Section 3. Loan Fee. Borrower agrees to pay Lender a single loan fee per Loan (a “Loan Fee”) equal to $0.01 per Loaned Share. The Loan Fee shall be paid by Borrower on or before the time of transfer of the Loaned Shares pursuant to Section 2(d) on a delivery-versus-payment basis through the facilities of the Clearing Organization.
Section 4. Loan Terminations. (a) Borrower may terminate all or any portion of a Loan or Loans on any Business Day by giving written notice thereof to Lender and transferring the corresponding number of Loaned Shares to Lender, without any consideration being payable in respect thereof by Lender to Borrower.

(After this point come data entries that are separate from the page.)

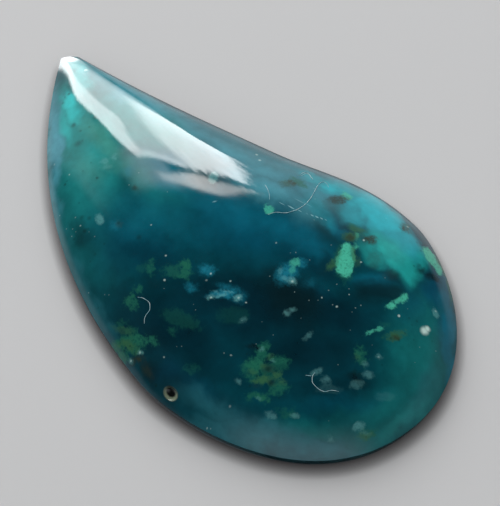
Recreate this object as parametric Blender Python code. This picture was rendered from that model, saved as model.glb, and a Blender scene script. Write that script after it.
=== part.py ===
"""A polished free-form cabochon of chrysocolla in chalcedony, modelled as one solid.

The stone is a teardrop in plan, with a hooked, narrow tip at -X and a broad round end at +X. Its back
is flat and lies on Z = 0. A thin upright girdle runs round it and is rounded off underneath. Above it
rises a low dome, which meets the girdle at a crisp edge and whose crest runs down to the tip. One small
open pit is left in the polish near the lower edge.

Sizes in this file are millimetres, turned into metres where the mesh is made. The origin is the
centre of the flat back's side of the bounding box: +X points to the round end, and +Z points up.
"""

import math

import bmesh
import bpy
import numpy as np
from mathutils import Matrix, Vector

MM = 0.001

# Driving dimensions, in millimetres.
HEIGHT = 5.2
GIRDLE_HEIGHT = 1.3
BACK_BEVEL = 0.25
TOP = (6.0, 0.0)
ROUNDING = 0.9
CROWN_SHARE = 0.595
CROWN_POWER = 2.13
EDGE_POWER = 7.4

# The pit: how far down the dome and how far along the outline it lies, both as shares.
PIT_DOWN = 0.942
PIT_ALONG = 0.6504
PIT_SIZE = (1.0, 0.62, 0.5)
PIT_TURN = 14.0
PIT_RISE = 0.06

# The plan outline: anchors of one closed smooth curve, anticlockwise seen from below.
# Each is x, y, the direction of travel in degrees, and the handle lengths before and after it.
OUTLINE = [
    (-18.13, 1.52, 16.5, 0.2, 6.8),
    (-2.3, 7.2, 21.5, 6.5, 3.9),
    (8.7, 10.8, 0.0, 4.9, 2.8),
    (19.1, 0.8, -90.0, 6.8, 9.0),
    (5.6, -10.9, 180.0, 3.0, 11.6),
    (-18.85, 0.39, 131.0, 7.9, 0.2),
]

# Mesh density.
AROUND = 144
FINE_AROUND = 1440
UP_THE_DOME = 20
UNDER_THE_GIRDLE = 4
TURN_WEIGHT = 1.5
PIT_SEGMENTS = 14


def direction(degrees):
    """The unit vector in the XY plane at that angle."""
    angle = math.radians(degrees)
    return np.array([math.cos(angle), math.sin(angle)])


def bezier(start, end, steps):
    """Points of the cubic curve from one outline anchor towards the next, without its last point."""
    p0 = np.array(start[:2])
    p3 = np.array(end[:2])
    p1 = p0 + direction(start[2]) * start[4]
    p2 = p3 - direction(end[2]) * end[3]
    t = np.linspace(0.0, 1.0, steps, endpoint=False)[:, None]
    return (1 - t) ** 3 * p0 + 3 * (1 - t) ** 2 * t * p1 + 3 * (1 - t) * t**2 * p2 + t**3 * p3


def outline_points(count):
    """The plan outline as count points, centred on the origin and closer together where it turns."""
    fine = np.vstack([bezier(a, b, 400) for a, b in zip(OUTLINE, OUTLINE[1:] + OUTLINE[:1])])
    fine -= (fine.min(axis=0) + fine.max(axis=0)) / 2
    run = np.roll(fine, -1, axis=0) - fine
    heading = np.arctan2(run[:, 1], run[:, 0])
    turn = np.abs((np.roll(heading, -1) - heading + math.pi) % (2 * math.pi) - math.pi)
    travelled = np.concatenate([[0.0], np.cumsum(np.hypot(*run.T) + TURN_WEIGHT * turn)])
    closed = np.vstack([fine, fine[:1]])
    wanted = np.linspace(0.0, travelled[-1], count, endpoint=False)
    return np.column_stack([np.interp(wanted, travelled, closed[:, axis]) for axis in (0, 1)])


def dome_ring(outline, share):
    """One level curve of the dome: share is 1 at the girdle and 0 at the top.

    Low down the curve follows the outline. The nearer it is to the top, the more of the outline's finer
    bends are faded out of it, so that it ends as a plain oval and the crest has no crease.
    """
    reach = outline @ (1, 1j) - complex(*TOP)
    bends = np.fft.fftfreq(len(outline), 1 / len(outline))
    blur = ROUNDING * (1 - share)
    fade = np.exp(-np.maximum(bends**2 - 1, 0) * blur**2 / 2)
    curve = np.fft.ifft(np.fft.fft(reach) * fade) * share + complex(*TOP)
    fall = CROWN_SHARE * share**CROWN_POWER + (1 - CROWN_SHARE) * share**EDGE_POWER
    height = HEIGHT - (HEIGHT - GIRDLE_HEIGHT) * fall
    return np.column_stack([curve.real, curve.imag, np.full(len(curve), height)])


def under_ring(outline, share):
    """One ring of the rounded underside: share is 1 at the girdle and 0 at the flat back's edge."""
    along = np.roll(outline, -1, axis=0) - np.roll(outline, 1, axis=0)
    along /= np.hypot(*along.T)[:, None]
    inwards = np.column_stack([along[:, 1], -along[:, 0]])
    inset = BACK_BEVEL * (1 - math.sqrt(1 - (1 - share) ** 2))
    height = GIRDLE_HEIGHT * share
    return np.column_stack([outline + inset * inwards, np.full(len(outline), height)])


def stone_rings():
    """The stone's level curves, from the flat back's edge over the girdle to just below the top."""
    outline = outline_points(AROUND)
    under = [under_ring(outline, step / UNDER_THE_GIRDLE) for step in range(UNDER_THE_GIRDLE)]
    shares = [math.cos(math.pi / 2 * step / UP_THE_DOME) for step in range(UP_THE_DOME)]
    return under + [dome_ring(outline, share) for share in shares]


def build_stone():
    """The stone as one closed mesh object."""
    mesh = bpy.data.meshes.new("cabochon")
    bm = bmesh.new()
    rings = [[bm.verts.new(Vector(point) * MM) for point in ring] for ring in stone_rings()]
    for low, high in zip(rings, rings[1:]):
        for i in range(AROUND):
            j = (i + 1) % AROUND
            bm.faces.new((low[i], low[j], high[j], high[i]))
    bm.faces.new(rings[0])
    top = bm.verts.new(Vector((*TOP, HEIGHT)) * MM)
    for i in range(AROUND):
        bm.faces.new((rings[-1][i], rings[-1][(i + 1) % AROUND], top))
    bmesh.ops.recalc_face_normals(bm, faces=bm.faces)
    bm.to_mesh(mesh)
    bm.free()
    mesh.shade_smooth()
    mesh.set_sharp_from_angle(angle=math.radians(25))
    stone = bpy.data.objects.new("cabochon", mesh)
    bpy.context.collection.objects.link(stone)
    return stone


def cut_pit(stone):
    """Cuts the small oval pit, with an ellipsoid whose middle lies just above the dome."""
    level = dome_ring(outline_points(FINE_AROUND), PIT_DOWN)
    centre = Vector(level[round(PIT_ALONG * FINE_AROUND)]) + Vector((0.0, 0.0, PIT_RISE))
    place = Matrix.Translation(centre * MM)
    turn = Matrix.Rotation(math.radians(PIT_TURN), 4, "Z")
    size = Matrix.Diagonal((*(Vector(PIT_SIZE) * MM / 2), 1.0))
    mesh = bpy.data.meshes.new("pit_cutter")
    bm = bmesh.new()
    bmesh.ops.create_uvsphere(
        bm, u_segments=PIT_SEGMENTS, v_segments=PIT_SEGMENTS // 2, radius=1.0, matrix=place @ turn @ size
    )
    bm.to_mesh(mesh)
    bm.free()
    cutter = bpy.data.objects.new("pit_cutter", mesh)
    bpy.context.collection.objects.link(cutter)
    cutter.hide_render = True
    cutter.display_type = "WIRE"
    cut = stone.modifiers.new("pit", "BOOLEAN")
    cut.operation = "DIFFERENCE"
    cut.solver = "EXACT"
    cut.object = cutter


def stone_material():
    """Polished blue-green chalcedony."""
    material = bpy.data.materials.new("chrysocolla")
    material.use_nodes = True
    shader = material.node_tree.nodes["Principled BSDF"]
    shader.inputs["Base Color"].default_value = (0.012, 0.13, 0.16, 1.0)
    shader.inputs["Roughness"].default_value = 0.08
    shader.inputs["Metallic"].default_value = 0.0
    shader.inputs["IOR"].default_value = 1.54
    return material


def main():
    for item in list(bpy.data.objects):
        bpy.data.objects.remove(item, do_unlink=True)
    stone = build_stone()
    stone.data.materials.append(stone_material())
    cut_pit(stone)


main()
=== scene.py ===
"""The looks of a polished teardrop cabochon of chrysocolla in chalcedony.

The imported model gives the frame. The stone is built again here as one fine, smooth mesh of the same
form, with its inclusions as procedural colour in the stone, its open pit as real relief, and the lint
fibres that lie on the polish as thin mesh tubes. Shapes are worked out in millimetres and turned into
metres where a mesh is made.
"""

import math

import bmesh
import bpy
import numpy as np
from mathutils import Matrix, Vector, noise


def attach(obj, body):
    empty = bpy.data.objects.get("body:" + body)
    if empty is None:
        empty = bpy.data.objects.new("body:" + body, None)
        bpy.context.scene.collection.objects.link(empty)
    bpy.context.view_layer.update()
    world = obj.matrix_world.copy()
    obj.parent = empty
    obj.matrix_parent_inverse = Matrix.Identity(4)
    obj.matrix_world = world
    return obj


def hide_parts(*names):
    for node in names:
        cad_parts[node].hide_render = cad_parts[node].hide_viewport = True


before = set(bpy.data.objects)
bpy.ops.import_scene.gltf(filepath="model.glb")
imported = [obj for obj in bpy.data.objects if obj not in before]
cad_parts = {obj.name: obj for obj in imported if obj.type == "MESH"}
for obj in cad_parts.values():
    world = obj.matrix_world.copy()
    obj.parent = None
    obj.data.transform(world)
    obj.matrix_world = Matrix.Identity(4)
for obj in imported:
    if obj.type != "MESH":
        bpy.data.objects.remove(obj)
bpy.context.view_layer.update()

MM = 0.001

# ----------------------------------------------------------------------------- form of the stone

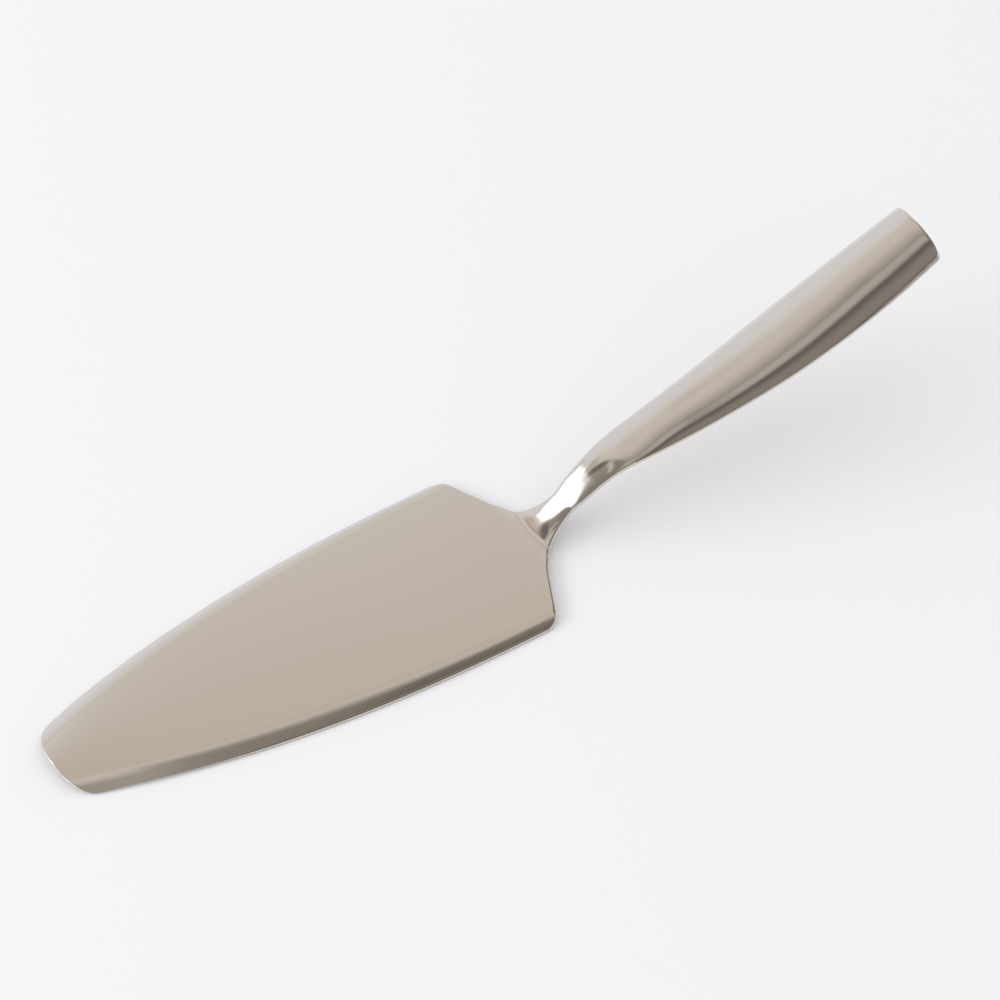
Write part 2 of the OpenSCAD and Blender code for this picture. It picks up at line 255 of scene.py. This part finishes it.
def rim_at(t):
    """Width of the turned-down rim."""
    return mix(rim_w, rim_heel_w, ease(t / rim_narrow_l + 1))


def rim_bend_at(t):
    return rim_r * rim_at(t) / rim_w * math.sin(rim_slant)


def fall(t, over, deep):
    """Fall of the sheet's face, at a depth under its top, at a distance into the rim."""
    r = rim_r * rim_at(t) / rim_w
    if over < (r - deep) * math.sin(rim_slant):
        return r - math.sqrt((r - deep) ** 2 - over * over)
    return (r * (1 - math.cos(rim_slant)) + (over - r * math.sin(rim_slant)) * math.tan(rim_slant)
            + deep / math.cos(rim_slant))


def sheet_z(t, y, deep):
    """Height of the blade's sheet, of its top or at a depth under it."""
    rim = rim_at(t)
    flat = side_half(t) - rim
    over = min(rim, max(0, abs(y) - flat))
    z = (rim_edge + fall(t, rim, 0) - fall(t, over, deep) + crown * (1 - min(1, abs(y) / flat) ** 2)
         - tip_dip * (1 - ease((t + blade_l) / tip_dip_l)))
    return max(0, z) if deep else z


def arched(t):
    """How far the flat sheet has turned into the neck's arched section, from 0 to 1."""
    return ease((t - neck_from) / (neck_at - neck_from))


def top_z(t, y, half):
    k, share = arched(t), y / half
    return mix(sheet_z(t, y, 0) if k < 1 else 0, arch_top(t, share), k)


def under_z(t, y, half):
    k, share = arched(t), y / half
    return mix(sheet_z(t, y, blade_t) if k < 1 else 0, -belly_drop(t) * (1 - share * share), k)


def steps(a, b, n):
    """n places after a, up to b."""
    return [mix(a, b, (i + 1) / n) for i in range(n)]


def round_end(a, power):
    """Distance back from a rounded end and share of the full width, at an angle round its corner."""
    return 1 - math.cos(a) ** (2 / power), math.sin(a) ** (2 / power)


def outline_with_normals(outline):
    """Adds to each (place, half width) the outward direction in plan."""
    full = []
    for i, (t, half) in enumerate(outline):
        before, after = outline[max(0, i - 1)], outline[min(len(outline) - 1, i + 1)]
        run, rise = after[0] - before[0], after[1] - before[1]
        size = math.hypot(run, rise)
        full.append((t, half, -rise / size, run / size))
    return full


def bend(a, corner, b, n):
    """Points of the curve that rounds a corner off, after a and up to b."""
    return [
        tuple(mix(mix(p, c, k), mix(c, q, k), k) for p, c, q in zip(a, corner, b))
        for k in steps(0, 1, n)
    ]


def closed_loft(rings, row):
    """Points, faces and flat end faces of a closed skin over rings. A ring is `row` points across the top,
    the points down the right edge, `row` points back across the underside and those up the left edge."""
    points, faces, ends = [p for ring in rings for p in ring], [], []
    n = len(rings[0])
    for i in range(len(rings) - 1):
        for j in range(n):
            a, b = i * n + j, i * n + (j + 1) % n
            faces.append((a, b, b + n, a + n))
    edge = (n - 2 * row) // 2
    for ring, flip in ((0, False), (len(rings) - 1, True)):
        at = ring * n
        rows = [[at + j for j in range(row)]]
        for k in range(edge):
            left, right = at + n - 1 - k, at + row + k
            inner = []
            for j in range(1, row - 1):
                share = j / (row - 1)
                inner.append(len(points))
                points.append(tuple(mix(p, q, share) for p, q in zip(points[left], points[right])))
            rows.append([left] + inner + [right])
        rows.append([at + row + edge + row - 1 - j for j in range(row)])
        for upper, lower in zip(rows, rows[1:]):
            for j in range(row - 1):
                quad = (upper[j], lower[j], lower[j + 1], upper[j + 1])
                ends.append(quad[::-1] if flip else quad)
    return points, faces, ends


plateau = [0.12, 0.24, 0.36, 0.48, 0.6, 0.7, 0.8, 0.88, 0.95, 0.985]
rim_bend_steps, rim_steps, edge_steps = 7, 2, 6
# Rounding of the sheet's upper edge and of its foot: along the sides, at the tip and in the neck. The tip's
# foot is a bevel, which grows over the last stretch and takes most of the edge's height
side_rounds, tip_rounds, neck_rounds = (0.8, 0.22), (0.3, 1.2), (0.2, 0.25)
bevel_from, bevel_grow_l, side_foot_share, tip_foot_share = 70, 40, 0.5, 0.9


def half_shares(t):
    """Shares of the half width where a section has its points, close together over the rim's bend."""
    k, wide = arched(t), side_half(t)
    rim, rim_bend = rim_at(t), rim_bend_at(t)
    flat = wide - rim
    sheet = [p * flat / wide for p in plateau] + [flat / wide]
    sheet += [(flat + rim_bend * s) / wide for s in steps(0, 1, rim_bend_steps)]
    sheet += [(flat + s) / wide for s in steps(rim_bend, rim - rim_foot, rim_steps)]
    sheet += [(flat + s) / wide for s in steps(rim - rim_foot, rim, rim_steps)]
    last = len(sheet)
    return [mix(s, math.sin(math.pi / 2 * (i + 1) / last), k) for i, s in enumerate(sheet)]


def blade_ring(t, half, out_t, out_y):
    """One ring of the blade and neck, with its outward direction in plan."""
    k, tip = arched(t), ease((-t - bevel_from) / bevel_grow_l)
    z_top, z_foot = top_z(t, half, half), under_z(t, half, half)
    e, f = (mix(mix(at_side, at_tip, tip), in_neck, k)
            for at_side, at_tip, in_neck in zip(side_rounds, tip_rounds, neck_rounds))
    f = min(f, (z_top - z_foot) * mix(side_foot_share, tip_foot_share, tip))
    e = min(e, z_top - z_foot - f)
    in_t, in_y = t - e * out_t, half - e * out_y
    shares = half_shares(in_t)
    shares = [-s for s in shares[::-1]] + [0] + shares
    top = [(in_t, s * in_y, top_z(in_t, s * in_y, half)) for s in shares]
    foot_t, foot_y = t - f * out_t, half - f * out_y
    under = [(foot_t, s * foot_y, under_z(foot_t, s * foot_y, half)) for s in shares[::-1]]
    drop, lift = (t, half, z_top - e), (t, half, z_foot + f)
    right = bend(top[-1], (t, half, z_top), drop, edge_steps) + [lift]
    cut = tip * f / 2  # straightens the foot's curve into the bevel
    right += bend(lift, (t - cut * out_t, half - cut * out_y, z_foot + cut), under[0], edge_steps)[:-1]
    left = [(a, -b, c) for a, b, c in right[::-1]]
    return [place(*p) for p in top + right + under + left]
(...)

(b) All Loans outstanding, if any, on the date this Agreement terminates pursuant to Section 13 (the “Facility Termination Date”) shall terminate on such date and any and all outstanding Loaned Shares shall be delivered by Borrower to Lender, without any consideration being payable in respect thereof by Lender to Borrower, no later than the fifth Business Day following the Facility Termination Date.
(c) If a Loan is terminated upon the occurrence of a Default as set forth in Section 9, the Loaned Shares shall be delivered by Borrower to Lender, without any consideration being payable in respect thereof by Lender to Borrower, no later than the third Business Day following the termination date of such Loan as provided in Section 9.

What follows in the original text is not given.